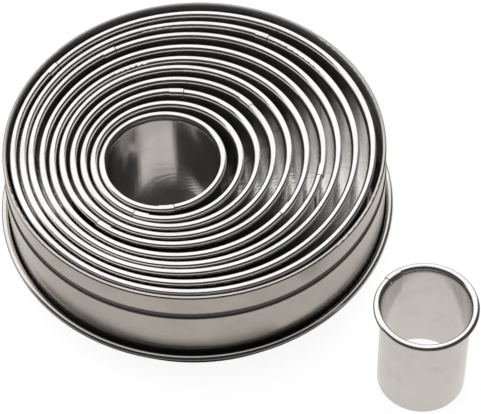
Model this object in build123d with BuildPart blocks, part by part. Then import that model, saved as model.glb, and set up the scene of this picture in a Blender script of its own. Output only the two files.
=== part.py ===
# Eleven plain round pastry cutters: ten nested in a round tin that stands in its upturned lid, and one beside it
# Millimetres, +Z up. The origin is the middle of the lid's underside, on the table.
from build123d import *
import math
import os

os.makedirs("parts", exist_ok=True)

MM = 1.0

# Cutters: a graded set in even steps of diameter, all of one height
cutter_count = 11
smallest_diameter = 24.65 * MM
diameter_step = 7.62 * MM
cutter_height = 34.0 * MM
cutter_sheet = 0.3 * MM
cutter_curl_radius = 1.0 * MM
flare_radius = 2.6 * MM
flare_angle = 40

# Seam of a cutter: the strip's ends step apart by one sheet, one laps inside the other, the curl stays split
seam_lap = 4.0 * MM
seam_weld = 0.1 * MM
seam_slit = 0.25 * MM

# Curled edges run from the wall over the top, out and down, and stop short of the wall at this angle
curl_end_angle = -110

# Tin
tin_sheet = 0.4 * MM
tin_rim_play = 1.4 * MM
tin_floor_play = 1.22 * MM
tin_edge_above_cutters = 0.2 * MM
neck_step = 0.3 * MM
groove_depth = 0.55 * MM
groove_top_drop = 7.0 * MM
groove_upper_height = 0.8 * MM
groove_lower_height = 1.6 * MM
groove_edge_blend = 0.12 * MM
groove_inner_blend = 0.6 * MM
fold_thickness = 1.1 * MM
fold_height = 1.8 * MM

# Lid, which lies upturned under the tin
lid_sheet = 0.4 * MM
lid_height = 10.0 * MM
lid_curl_radius = 1.1 * MM
lid_clearance = 0.35 * MM

# Drawn-in shoulder that the tin and the lid share
shoulder_angle = 60
shoulder_gap = 0.25 * MM
foot_outer_blend = 0.7 * MM
foot_inner_blend = 0.3 * MM
shoulder_blend = 2.0 * MM

# The smallest cutter stands beside the tin, this far from the lid's edge
standing_gap = 13.2 * MM
standing_angle = -43.34

# Each nested cutter has slid this way, by this share of its free room, inside the next one out.
# The lists run from the second smallest cutter to the largest.
slide_angles = [-167, -147, -137, -126, 161, -143, -124, -166, -152, -114]
slide_shares = [0.72, 0.75, 0.62, 0.72, 0.64, 0.71, 0.88, 0.74, 0.79, 0.43]

# The way each seam faces, from the smallest cutter to the largest.
# Side 1 has the outer layer clockwise of the seam, side -1 anticlockwise.
seam_angles = [137, 280, 244, 81, 38, 228, 321, 345, 118, 60, 141]
seam_sides = [1, 1, -1, -1, -1, -1, -1, -1, -1, -1, -1]

# Sizes that follow from the ones above
flare_end_angle = 180 - flare_angle
flare_mid_angle = 180 - flare_angle / 2
cutter_curl_mid_angle = (flare_end_angle + curl_end_angle) / 2
lid_curl_mid_angle = (180 + curl_end_angle) / 2
shoulder_slope = math.tan(math.radians(shoulder_angle))
shoulder_lean = math.sin(math.radians(shoulder_angle))
flare_excess = flare_radius - cutter_curl_radius
curl_centre_reach = flare_radius - flare_excess * math.cos(math.radians(flare_angle))
flare_rise = flare_excess * math.sin(math.radians(flare_angle))
flare_height = cutter_height - cutter_curl_radius - flare_rise
flare_at_curl = flare_radius - math.sqrt(flare_radius**2 - flare_rise**2)
cutter_rim_overhang = curl_centre_reach + cutter_curl_radius - cutter_sheet
largest_radius = (smallest_diameter + (cutter_count - 1) * diameter_step) / 2
tin_rim_radius = largest_radius + cutter_rim_overhang + tin_rim_play
tin_neck_radius = tin_rim_radius + fold_thickness
tin_body_radius = tin_neck_radius + neck_step
groove_radius = tin_neck_radius - groove_depth
groove_middle_drop = groove_top_drop + groove_upper_height
groove_bottom_drop = groove_middle_drop + groove_lower_height
fold_radius = fold_thickness / 2
tin_floor_top = lid_sheet + tin_sheet
tin_top = tin_floor_top + cutter_height + tin_edge_above_cutters
tin_floor_radius = largest_radius + tin_floor_play
lid_inner_radius = tin_body_radius + lid_clearance
lid_outer_radius = lid_inner_radius + lid_sheet


def on_circle(centre, radius, angle):
    """Point on a circle, with the angle anticlockwise from the first axis."""
    turn = math.radians(angle)
    return (centre[0] + radius * math.cos(turn), centre[1] + radius * math.sin(turn))


def make_cutter(label, wall_radius, place, height, seam_angle, side):
    """Cutter of two half turns that meet flush at the back, step apart at the seam and lap there."""
    inner_radius = wall_radius - cutter_sheet
    seam_way = (math.cos(math.radians(seam_angle)), math.sin(math.radians(seam_angle)), 0)
    seam_normal = (seam_way[1], -seam_way[0], 0)
    seam_plane = Plane(origin=(place[0], place[1], height), x_dir=seam_way, z_dir=seam_normal)
    stepped_place = on_circle(place, cutter_sheet / 2, seam_angle)
    middle_axis = Axis((place[0], place[1], height), (0, 0, 1))
    stepped_axis = Axis((stepped_place[0], stepped_place[1], height), (0, 0, 1))
    lap_angle = math.degrees(seam_lap / wall_radius)
    curl_bottom = cutter_height - 2 * cutter_curl_radius
    layers = [
        (inner_radius, middle_axis, side * 180),
        (inner_radius, middle_axis, -side * lap_angle),
        (inner_radius + cutter_sheet, stepped_axis, -side * 180),
    ]
    with BuildPart() as cutter:
        for layer_radius, layer_axis, layer_arc in layers:
            outer_face = layer_radius + cutter_sheet
            flare_centre = (layer_radius + flare_radius, flare_height)
            curl_centre = (layer_radius + curl_centre_reach, cutter_height - cutter_curl_radius)
            flare_inside = flare_radius - cutter_sheet
            curl_inside = cutter_curl_radius - cutter_sheet
            with BuildSketch(seam_plane):
                with BuildLine():
                    Line((layer_radius, 0), (layer_radius, flare_height))
                    ThreePointArc(
                        (layer_radius, flare_height),
                        on_circle(flare_centre, flare_radius, flare_mid_angle),
                        on_circle(flare_centre, flare_radius, flare_end_angle),
                    )
                    ThreePointArc(
                        on_circle(curl_centre, cutter_curl_radius, flare_end_angle),
                        on_circle(curl_centre, cutter_curl_radius, cutter_curl_mid_angle),
                        on_circle(curl_centre, cutter_curl_radius, curl_end_angle),
                    )
                    Line(
                        on_circle(curl_centre, cutter_curl_radius, curl_end_angle),
                        on_circle(curl_centre, curl_inside, curl_end_angle),
                    )
                    ThreePointArc(
                        on_circle(curl_centre, curl_inside, curl_end_angle),
                        on_circle(curl_centre, curl_inside, cutter_curl_mid_angle),
                        on_circle(curl_centre, curl_inside, flare_end_angle),
                    )
                    ThreePointArc(
                        on_circle(flare_centre, flare_inside, flare_end_angle),
                        on_circle(flare_centre, flare_inside, flare_mid_angle),
                        (outer_face, flare_height),
                    )
                    Line((outer_face, flare_height), (outer_face, 0))
                    Line((outer_face, 0), (layer_radius, 0))
                make_face()
            revolve(axis=layer_axis, revolution_arc=layer_arc)

        # Weld between the lapped layers
        with BuildSketch(seam_plane):
            with Locations((inner_radius, 0)):
                Rectangle(
                    cutter_sheet + seam_weld,
                    flare_height + seam_weld,
                    align=(Align.MIN, Align.MIN),
                )
        revolve(axis=middle_axis, revolution_arc=-side * lap_angle)

        # Slit where the curled edge meets itself
        with BuildSketch(seam_plane):
            with Locations((inner_radius - cutter_sheet, curl_bottom)):
                Rectangle(4 * cutter_curl_radius, 3 * cutter_curl_radius, align=(Align.MIN, Align.MIN))
        extrude(amount=seam_slit / 2, both=True, mode=Mode.SUBTRACT)
    cutter.part.label = label
    return cutter.part


# Nested cutters are made first, from the largest inwards
place = (0, 0)
opening_radius = tin_rim_radius
for index in range(cutter_count - 1, 0, -1):
    wall_radius = (smallest_diameter + index * diameter_step) / 2
    free_room = opening_radius - wall_radius - cutter_rim_overhang
    place = on_circle(place, free_room * slide_shares[index - 1], slide_angles[index - 1])
    name = "cutter_" + str(index + 1).zfill(2)
    nested = make_cutter(
        name, wall_radius, place, tin_floor_top, seam_angles[index], seam_sides[index]
    )
    export_step(nested, "parts/" + name + ".step")
    opening_radius = wall_radius - cutter_sheet + flare_at_curl

# Smallest cutter, standing beside the lid's edge
lid_curl_centre = (lid_inner_radius + lid_curl_radius, lid_height - lid_curl_radius)
smallest_reach = smallest_diameter / 2 + cutter_rim_overhang
standing_distance = lid_curl_centre[0] + lid_curl_radius + standing_gap + smallest_reach
standing_place = on_circle((0, 0), standing_distance, standing_angle)
smallest = make_cutter(
    "cutter_01", smallest_diameter / 2, standing_place, 0, seam_angles[0], seam_sides[0]
)
export_step(smallest, "parts/cutter_01.step")

# Drawn-in faces of the tin and the lid, as the radii they would reach on the table
tin_inner_cone_radius = tin_floor_radius - tin_floor_top / shoulder_slope
tin_cone_radius = tin_inner_cone_radius + tin_sheet / shoulder_lean
lid_cone_radius = tin_cone_radius + shoulder_gap / shoulder_lean
lid_foot_radius = lid_cone_radius + lid_sheet / shoulder_lean

# Lid: flat panel, drawn-in shoulder, short wall, and its edge curled outwards
lid_curl_inside = lid_curl_radius - lid_sheet
lid_outer_shoulder = (lid_outer_radius - lid_foot_radius) * shoulder_slope
lid_panel_corner = lid_cone_radius + lid_sheet / shoulder_slope
lid_inner_shoulder = (lid_inner_radius - lid_cone_radius) * shoulder_slope
with BuildPart() as lid:
    with BuildSketch(Plane.XZ):
        with BuildLine():
            FilletPolyline(
                (0, 0),
                (lid_foot_radius, 0),
                (lid_outer_radius, lid_outer_shoulder),
                (lid_outer_radius, lid_curl_centre[1]),
                radius=[foot_outer_blend, shoulder_blend],
            )
            ThreePointArc(
                (lid_outer_radius, lid_curl_centre[1]),
                on_circle(lid_curl_centre, lid_curl_inside, lid_curl_mid_angle),
                on_circle(lid_curl_centre, lid_curl_inside, curl_end_angle),
            )
            Line(
                on_circle(lid_curl_centre, lid_curl_inside, curl_end_angle),
                on_circle(lid_curl_centre, lid_curl_radius, curl_end_angle),
            )
            ThreePointArc(
                on_circle(lid_curl_centre, lid_curl_radius, curl_end_angle),
                on_circle(lid_curl_centre, lid_curl_radius, lid_curl_mid_angle),
                (lid_inner_radius, lid_curl_centre[1]),
            )
            FilletPolyline(
                (lid_inner_radius, lid_curl_centre[1]),
                (lid_inner_radius, lid_inner_shoulder),
                (lid_panel_corner, lid_sheet),
                (0, lid_sheet),
                radius=[shoulder_blend, foot_inner_blend],
            )
            Line((0, lid_sheet), (0, 0))
        make_face()
    revolve(axis=Axis.Z)
lid.part.label = "lid"
export_step(lid.part, "parts/lid.step")

# Tin: floor on the lid's panel, shoulder, straight wall with a sharp rolled groove, edge folded inwards
tin_foot_radius = tin_cone_radius + lid_sheet / shoulder_slope
tin_shoulder = (tin_body_radius - tin_cone_radius) * shoulder_slope
tin_inner_shoulder = (tin_body_radius - tin_sheet - tin_inner_cone_radius) * shoulder_slope
fold_centre = (tin_neck_radius - fold_radius, tin_top - fold_radius)
fold_inside = fold_radius - tin_sheet
with BuildPart() as tin:
    with BuildSketch(Plane.XZ):
        with BuildLine():
            FilletPolyline(
                (0, lid_sheet),
                (tin_foot_radius, lid_sheet),
                (tin_body_radius, tin_shoulder),
                (tin_body_radius, tin_top - groove_bottom_drop),
                (groove_radius, tin_top - groove_middle_drop),
                (tin_neck_radius, tin_top - groove_top_drop),
                (tin_neck_radius, fold_centre[1]),
                radius=[
                    foot_outer_blend,
                    shoulder_blend,
                    groove_edge_blend,
                    groove_inner_blend,
                    groove_edge_blend,
                ],
            )
            ThreePointArc(
                (tin_neck_radius, fold_centre[1]),
                (fold_centre[0], tin_top),
                (tin_rim_radius, fold_centre[1]),
            )
            Line((tin_rim_radius, fold_centre[1]), (tin_rim_radius, tin_top - fold_height))
            Line(
                (tin_rim_radius, tin_top - fold_height),
                (tin_rim_radius + tin_sheet, tin_top - fold_height),
            )
            Line(
                (tin_rim_radius + tin_sheet, tin_top - fold_height),
                (tin_rim_radius + tin_sheet, fold_centre[1]),
            )
            ThreePointArc(
                (tin_rim_radius + tin_sheet, fold_centre[1]),
                (fold_centre[0], fold_centre[1] + fold_inside),
                (tin_neck_radius - tin_sheet, fold_centre[1]),
            )
            FilletPolyline(
                (tin_neck_radius - tin_sheet, fold_centre[1]),
                (tin_neck_radius - tin_sheet, tin_top - groove_top_drop),
                (groove_radius - tin_sheet, tin_top - groove_middle_drop),
                (tin_body_radius - tin_sheet, tin_top - groove_bottom_drop),
                (tin_body_radius - tin_sheet, tin_inner_shoulder),
                (tin_floor_radius, tin_floor_top),
                (0, tin_floor_top),
                radius=[
                    groove_edge_blend,
                    groove_inner_blend,
                    groove_edge_blend,
                    shoulder_blend,
                    foot_inner_blend,
                ],
            )
            Line((0, tin_floor_top), (0, lid_sheet))
        make_face()
    revolve(axis=Axis.Z)
tin.part.label = "tin"
export_step(tin.part, "parts/tin.step")
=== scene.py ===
# Nested pastry cutters in their tin: finishes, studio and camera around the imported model
import math

import bpy
from mathutils import Matrix, Vector


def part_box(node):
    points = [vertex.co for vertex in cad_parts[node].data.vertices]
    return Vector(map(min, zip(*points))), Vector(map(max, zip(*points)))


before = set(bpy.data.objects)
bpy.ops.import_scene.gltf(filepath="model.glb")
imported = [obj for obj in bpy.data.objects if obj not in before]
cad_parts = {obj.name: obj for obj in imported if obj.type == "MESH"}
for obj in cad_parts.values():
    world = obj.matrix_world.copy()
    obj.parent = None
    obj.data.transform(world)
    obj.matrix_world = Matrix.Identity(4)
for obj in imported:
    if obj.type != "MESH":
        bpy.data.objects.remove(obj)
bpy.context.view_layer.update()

MM = 0.001
WHITE = (1, 1, 1, 1)
least_distance = 1 * MM

# Camera, fitted to the rims in the photograph
photo_width = 481
focal_pixels = 2150
sensor_width = 36
camera_place = Vector((12.7 * MM, -392.6 * MM, 509.5 * MM))
camera_pitch = math.radians(52.16)
camera_roll = math.radians(-1.68)
camera_clip = (10 * MM, 20.0)

# Overhead softbox: a round patch of sky, tilted a little back and to the left
softbox_axis = (-0.151, 0.242, 0.959)
softbox_edge = (0.74, 0.86)
softbox_level = 1.6

# Bright sweep behind the object: its heights and its spread, as shares of a unit direction
sweep_heights = (-0.02, 0.12)
sweep_spread = (0.22, 0.56)
sweep_turn = math.radians(20)
least_level_length = 0.01
surround_level = 0.055

# Floor: white to the camera; in reflections a bright patch round the object, dark close to the lid
floor_size = 6.0
patch_colour = (1.0, 0.965, 0.90)
patch_level = 0.87
patch_edge = (26 * MM, 38 * MM)
patch_far_share = 0.15
lid_shade_edge = (5.5 * MM, 8.5 * MM)
lid_shade_share = 0.03
lid_shade_side_shift = 10 * MM
unshaded_edge = (16 * MM, 24 * MM)
plain_floor_shade = 0.14
plain_floor_lift = 0.93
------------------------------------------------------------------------
### OBJECTIVE
Exactly as written, quote the lines from the one that has "Line((0, tin_floor_top), (0, lid_sheet))" down to the one that has "least_distance = 1 * MM", and include both.

### SOLUTION TO THIS TASK
            Line((0, tin_floor_top), (0, lid_sheet))
        make_face()
    revolve(axis=Axis.Z)
tin.part.label = "tin"
export_step(tin.part, "parts/tin.step")
=== scene.py ===
# Nested pastry cutters in their tin: finishes, studio and camera around the imported model
import math

import bpy
from mathutils import Matrix, Vector


def part_box(node):
    points = [vertex.co for vertex in cad_parts[node].data.vertices]
    return Vector(map(min, zip(*points))), Vector(map(max, zip(*points)))


before = set(bpy.data.objects)
bpy.ops.import_scene.gltf(filepath="model.glb")
imported = [obj for obj in bpy.data.objects if obj not in before]
cad_parts = {obj.name: obj for obj in imported if obj.type == "MESH"}
for obj in cad_parts.values():
    world = obj.matrix_world.copy()
    obj.parent = None
    obj.data.transform(world)
    obj.matrix_world = Matrix.Identity(4)
for obj in imported:
    if obj.type != "MESH":
        bpy.data.objects.remove(obj)
bpy.context.view_layer.update()

MM = 0.001
WHITE = (1, 1, 1, 1)
least_distance = 1 * MM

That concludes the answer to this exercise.